Blair, who could sell a program as well as coach it, took Arkansas to an NCAA Final Four (Tennessee, winning everything then under Pat Summitt, was waiting) and the school’s second WNIT championsh­ip. Bev Lewis, the UA women’s athletic director, outbid Wisconsin for the right to host the 1999 WNIT final. Walton Arena wasn’t packed and jumping, as for a men’s game, but Arkansas enjoyed enough of a home-court advantage to prevail on a Tuesday night in Fayettevil­le.

Arkansas later merged its men’s and women’s athletic department­s and Lewis, who did many good things for UA, erred one year in not ponying up the money to arrange a WNIT home game with Arkansas State. The Gardner-coached Arkansas women never had a chance before a vengeful crowd in Jonesboro that came to hoot Frank Broyles, the godfather of Razorback athletics, for dismissing Arkansas State as a future UA rival all those years.

Now, we have Razorback men’s basketball coach Eric Musselman extending an open-door policy in scheduling. “We would love to play an in-state team this week to fill our open date,” Musselman tweeted Monday. “We reached out to every D1 team in state and could not get it to work out for this midweek opening. We are still actively looking for an opponent.”

For years, it was hoped in this space that someone with fresh eyes would consider an Arkansas-ASU football game or Arkansas-UALR (excuse me, Little Rock) basketball game.
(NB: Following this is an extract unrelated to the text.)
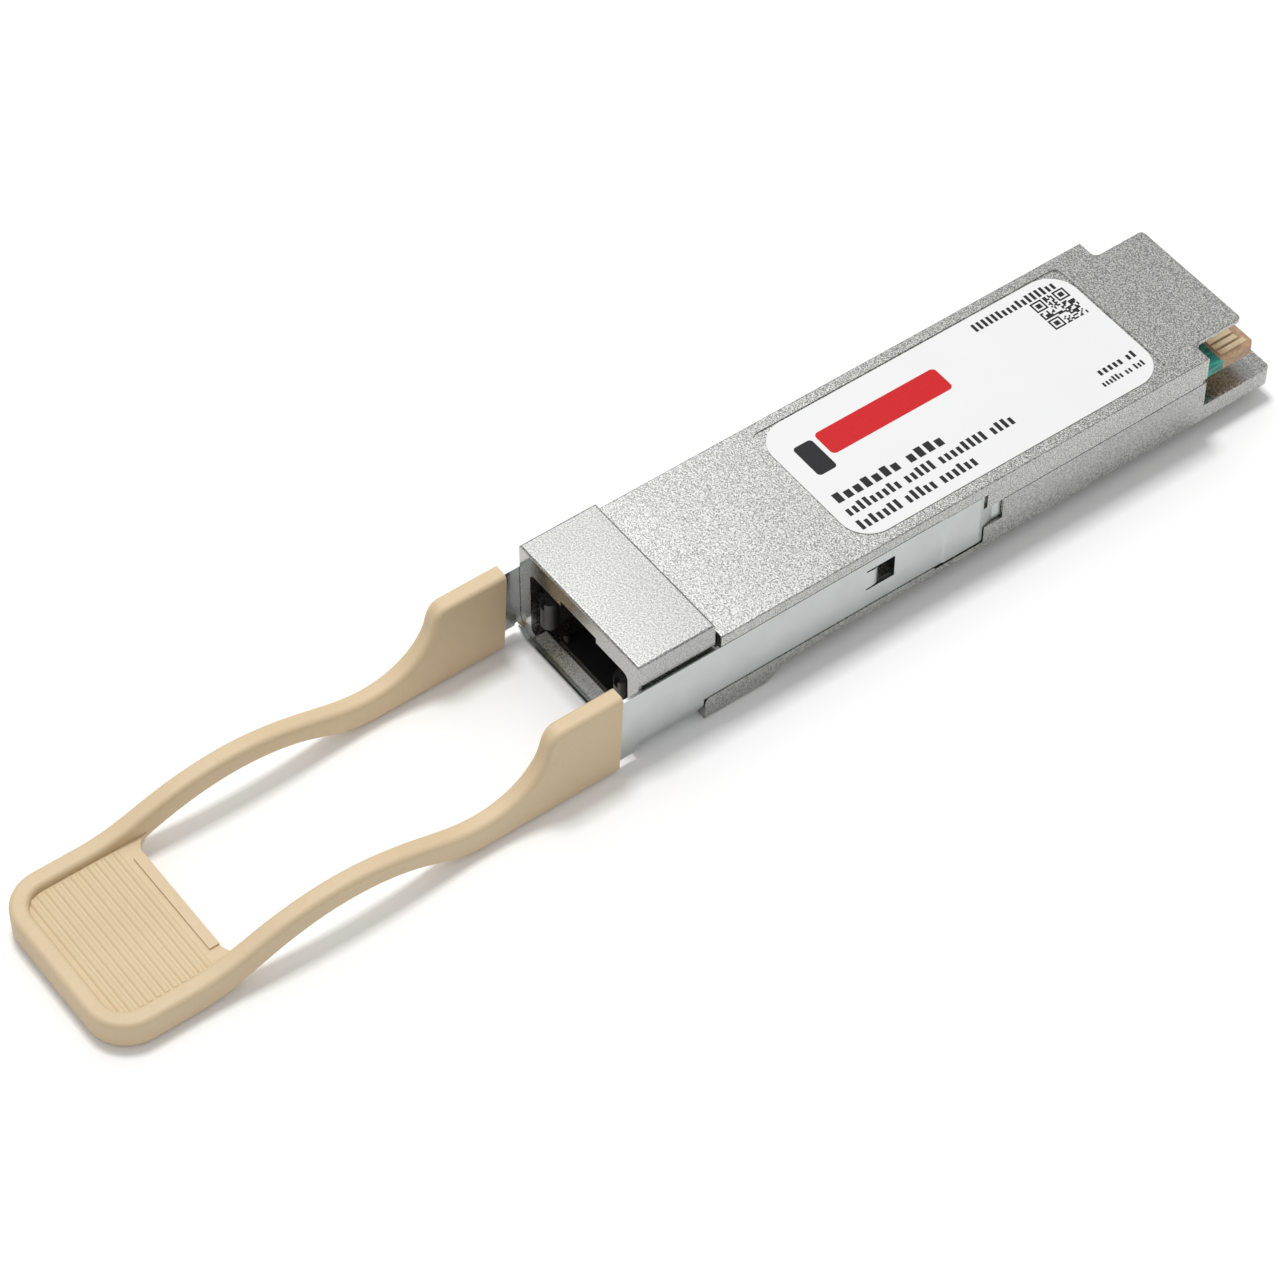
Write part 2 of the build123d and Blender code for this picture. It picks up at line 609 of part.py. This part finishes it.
with BuildPart() as pull_tab:
    with BuildSketch(Plane.YZ):
        with BuildLine():
            Polyline((ear_front + 1.2, ear_top), (ear_back, ear_top), (ear_back - 0.5, tab_low),
                     (wave_start, tab_low))
            Spline((wave_start, tab_low), (nose_face - 23.0, 0.7), (nose_face - 30.2, 2.1),
                   (nose_face - 38.0, 0.75), (wave_end, tab_low), tangents=((-1, 0), (-1, 0)))
            Polyline((wave_end, tab_low), (tab_tip, tab_low), (tab_tip, grip_top), (wave_end, grip_top))
            Spline((wave_end, grip_top), (nose_face - 38.5, 3.35), (nose_face - 30.5, 4.45),
                   (nose_face - 23.0, 3.15), (nose_face - 16.2, 1.75), (nose_face - 12.0, 3.3),
                   (ear_front - 0.55, 6.3), tangents=((1, 0), (0.25, 1)))
            Spline((ear_front - 0.55, 6.3), (ear_front + 0.1, 7.75), (ear_front + 1.2, ear_top),
                   tangents=((0.25, 1), (1, 0)))
        make_face()
    extrude(amount=tab_half, both=True)
    fillet([e for e in pull_tab.edges().filter_by(Axis.Z) if abs(e.center().Y - tab_tip) < 0.01], 4.0)
    # window between the arms, open towards the module
    with BuildSketch(Plane.XY.offset(-5)):
        with Locations((0, (grip_back + ear_back + 10) / 2)):
            RectangleRounded(2 * arm_inner, ear_back + 10 - grip_back, window_r)
    extrude(amount=20, mode=Mode.SUBTRACT)
    # sunken grip pad inside a raised rim
    with BuildSketch(Plane.XY.offset(pad_z)):
        with Locations((0, (rim_back + grip_back + 4) / 2)):
            RectangleRounded(2 * arm_inner, grip_back + 4 - rim_back, 2.2)
    extrude(amount=10, mode=Mode.SUBTRACT)
    # soft moulded edges, outside and then inside
    fillet(level_edges(pull_tab, lambda c: abs(abs(c.X) - tab_half) < 0.01 or c.Y < tab_tip + 1.3), soft_r)
    rim_edges = level_edges(
        pull_tab,
        lambda c: abs(c.Z - pad_z) > 0.01 and (
            abs(abs(c.X) - arm_inner) < 0.01 or
            (c.Z > pad_z and c.Y < rim_back + 1.0 and abs(c.X) < arm_inner)
        ),
    )
    rim_edges = [e for e in rim_edges if e.center().Y > rim_back - 0.01]
    fillet(rim_edges, soft_r)
    # rounded ribs across the pad and a plain bar at the window
    for i in range(rib_count):
        with Locations((0, rim_back + 0.9 + i * rib_pitch, pad_z + rib_rise - rib_r)):
            Cylinder(rib_r, 2 * arm_inner - 0.5, rotation=(0, 90, 0))
    bar_half = arm_inner - window_r
    block((-bar_half, bar_half), (grip_back - 1.0, grip_back), (pad_z - 0.5, pad_z + 0.2))
    # slots moulded around the bracket's ends
    pair((arm_in, arm_out), (bracket_tip, ear_back), (arm_front_low, arm_high), Mode.SUBTRACT)
save(pull_tab, "pull_tab")
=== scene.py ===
"""Looks of the optical transceiver module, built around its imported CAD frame.

Metres, in the CAD frame: -Y is towards the fibre port and the pull tab, +Y towards the edge connector,
and +Z up through the label. Most sizes are written in millimetres and turned to metres by MM.
"""

import json
import math
import random

import bmesh
import bpy
from mathutils import Matrix, Vector


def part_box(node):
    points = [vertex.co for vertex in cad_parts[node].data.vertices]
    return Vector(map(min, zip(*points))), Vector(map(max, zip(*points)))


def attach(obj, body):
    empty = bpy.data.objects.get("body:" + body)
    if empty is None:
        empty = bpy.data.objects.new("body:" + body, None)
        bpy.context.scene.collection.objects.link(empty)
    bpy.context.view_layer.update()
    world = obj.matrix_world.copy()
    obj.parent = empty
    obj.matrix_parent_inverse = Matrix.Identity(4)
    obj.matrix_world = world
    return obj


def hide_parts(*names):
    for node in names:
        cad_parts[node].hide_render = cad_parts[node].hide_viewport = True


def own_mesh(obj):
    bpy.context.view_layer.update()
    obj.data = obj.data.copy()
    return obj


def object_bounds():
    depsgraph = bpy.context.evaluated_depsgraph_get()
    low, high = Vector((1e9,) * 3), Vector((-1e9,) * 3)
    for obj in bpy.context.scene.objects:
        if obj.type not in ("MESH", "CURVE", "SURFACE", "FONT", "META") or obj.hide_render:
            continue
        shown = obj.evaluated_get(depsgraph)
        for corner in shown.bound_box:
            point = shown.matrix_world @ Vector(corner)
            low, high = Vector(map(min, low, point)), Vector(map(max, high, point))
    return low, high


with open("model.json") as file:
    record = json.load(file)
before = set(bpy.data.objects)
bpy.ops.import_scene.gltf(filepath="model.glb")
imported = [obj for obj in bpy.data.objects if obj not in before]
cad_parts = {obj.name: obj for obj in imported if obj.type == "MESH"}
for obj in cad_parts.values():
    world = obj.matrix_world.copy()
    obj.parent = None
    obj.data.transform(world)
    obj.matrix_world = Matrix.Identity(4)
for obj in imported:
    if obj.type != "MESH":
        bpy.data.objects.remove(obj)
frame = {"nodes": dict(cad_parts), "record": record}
cad_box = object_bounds()
nodes = frame["nodes"]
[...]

Hunter Yurachek, the man who

hired Sam Pittman to coach UA football, appears not to be bound by past UA policies. This can only result in a feeling of good will between the schools. Arkansas is too small for any of its fans to develop an elitist attitude toward any school in any sport.

Arkansas could correct its War Memorial Stadium problem with an annual football game against Arkansas State. That makes more sense than dipping into the Southweste­rn Athletic Conference (Alcorn State) for a Little Rock opponent or repeatedly ignoring Arkansas State among Sun Belt Conference teams.
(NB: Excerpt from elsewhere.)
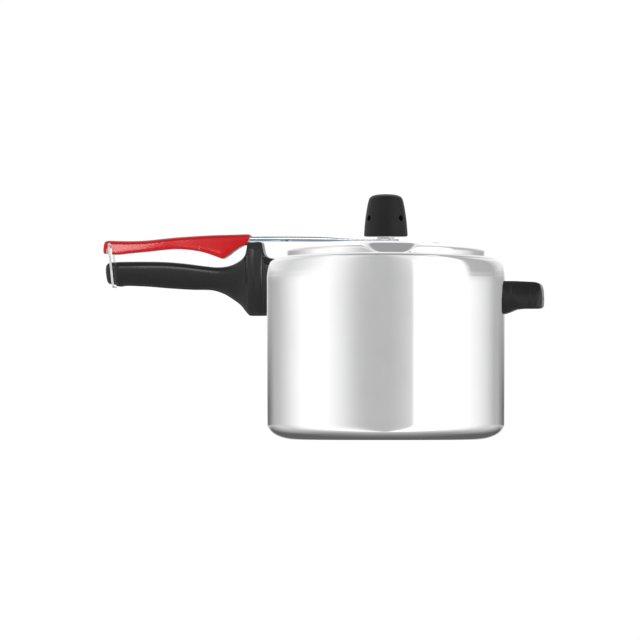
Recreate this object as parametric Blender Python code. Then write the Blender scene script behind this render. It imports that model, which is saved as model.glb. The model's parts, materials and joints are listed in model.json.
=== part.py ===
# Stovetop pressure cooker with an inner lid: an aluminium pot with an oval mouth, an oval lid
# that seals upwards against the mouth from inside, a steel lever bar that rocks on the pot
# handle and pulls the lid up, a wire bail that holds the two handles together, and a
# weighted vent valve in the middle of the lid.
#
# Frame: origin at the centre of the pot's flat base, +Z up, long handles towards -X,
# helper handle towards +X. Units are metres.

import math
import bpy
import bmesh
from mathutils import Matrix, Vector

MM = 0.001

# Pot
POT_RADIUS = 101.2 * MM          # outside of the wall under the shoulder
POT_BASE_RADIUS = 100.6 * MM     # outside of the wall just over the base corner
POT_WALL = 2.1 * MM
BASE_THICKNESS = 2.8 * MM
BASE_CORNER_X = 25.0 * MM        # the base corner is a quarter of an ellipse
BASE_CORNER_Z = 13.6 * MM
SHOULDER_Z = 138.0 * MM          # the wall starts to draw in here
MOUTH_WIDEN = 6.5 * MM           # the mouth is oval: this much further out along Y
MOUTH_RISE = 2.7 * MM            # and its lip stands this much higher there
TURN_STEPS = 56

# Lid
LID_TOP = 167.8 * MM
LID_SHEET = 2.0 * MM
PLATFORM_RADIUS = 84.0 * MM
PLATFORM_DROP = 6.3 * MM         # the platform's rim lies this much under its middle
FLANGE_RADIUS = 90.5 * MM
FLANGE_TOP = 146.5 * MM
BOSS_RADIUS = 18.0 * MM
BOSS_TOP = 168.6 * MM
NOTCH_FLOOR_Z = 156.8 * MM       # a notch is pressed into the platform at front and back
NOTCH_FLOOR = 16.0 * MM          # half width of a notch at its floor
NOTCH_ASIDE = 9.5 * MM           # the front one lies this far towards +X, the back one -X
NOTCH_SLOPE = 0.95               # how far its flanks lean out for each unit of height
NOTCH_START = 60.0 * MM          # distance of its inner end wall from the lid's centre

# Lever: the bar rocks on the crowned top of the pot handle's post
FULCRUM_X = -108.2 * MM
BAR_BOTTOM = 168.4 * MM
BAR_TOP = 172.5 * MM
BAR_WIDTH = 20.0 * MM
BAR_SHEET = 1.6 * MM
TONGUE_BOTTOM = 168.9 * MM
TONGUE_TOP = 170.2 * MM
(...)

On the women’s side, Neighbors can use the Baylor game to galvanize interest in his program beyond northwest Arkansas. Chelsea Dungee, from Sapulpa, Okla., and Amber Ramirez (San Antonio) made favorable impression­s on TV Sunday. The quality of Arkansas high- school talent improves every year and it is hoped that UA will be in the running for the next Christyn Williams ( Central Arkansas Christian, Connecticu­t) who comes along. Nothing stamped Arkansas as a wanna-be women’s program more than the two greatest coaches in the women’s game, Geno Auriemma and Summitt (with Morrilton’s Shekinna Stricklen), scouting a player in Hot Springs without a response from Arkansas.

The Baylor game gives Neighbors a major selling point. Short of beating Connecticu­t, knocking off a Kim Mulkey-coached Baylor squad is good as it gets in women’s basketball these days. Mulkey played at Louisiana Tech when it was the gold standard of the women’s game, and has coached Baylor to three national championsh­ips, including the last (2019) that was played.

Arkansas women hadn’t beaten a top- five opponent since an 82-72 takedown of LSU in 2003 (Christon’s junior season at UA, Blair vs. the late Sue Gunter on the sidelines).

“It’s validation for all those kids who believed in us,” said Neighbors, in his fourth season at Arkansas after taking Washington to a Final Four. His early recruits, he said, heard the hoots of, ‘Hey, why are you going to Arkansas? They haven’t done anything.’

“It’s validation for those people in our locker room who buy into what we do. That gives us validation any time somebody’s got defending national champion behind their name.”

They announced the Walton Arena crowd at 2,633, though hundreds more are likely to say they were there.

Mulkey tipped her hat to UA, which made five 3-pointers and 30 of 39 free- throw attempts. “I’m disappoint­ed but not surprised,” she said. “They want to shoot threes, get to the foul line and score layups. And they did two out of three against us well tonight.’

Come to think of it, this is bigger than beating Tennessee and the Mississipp­i schools in football.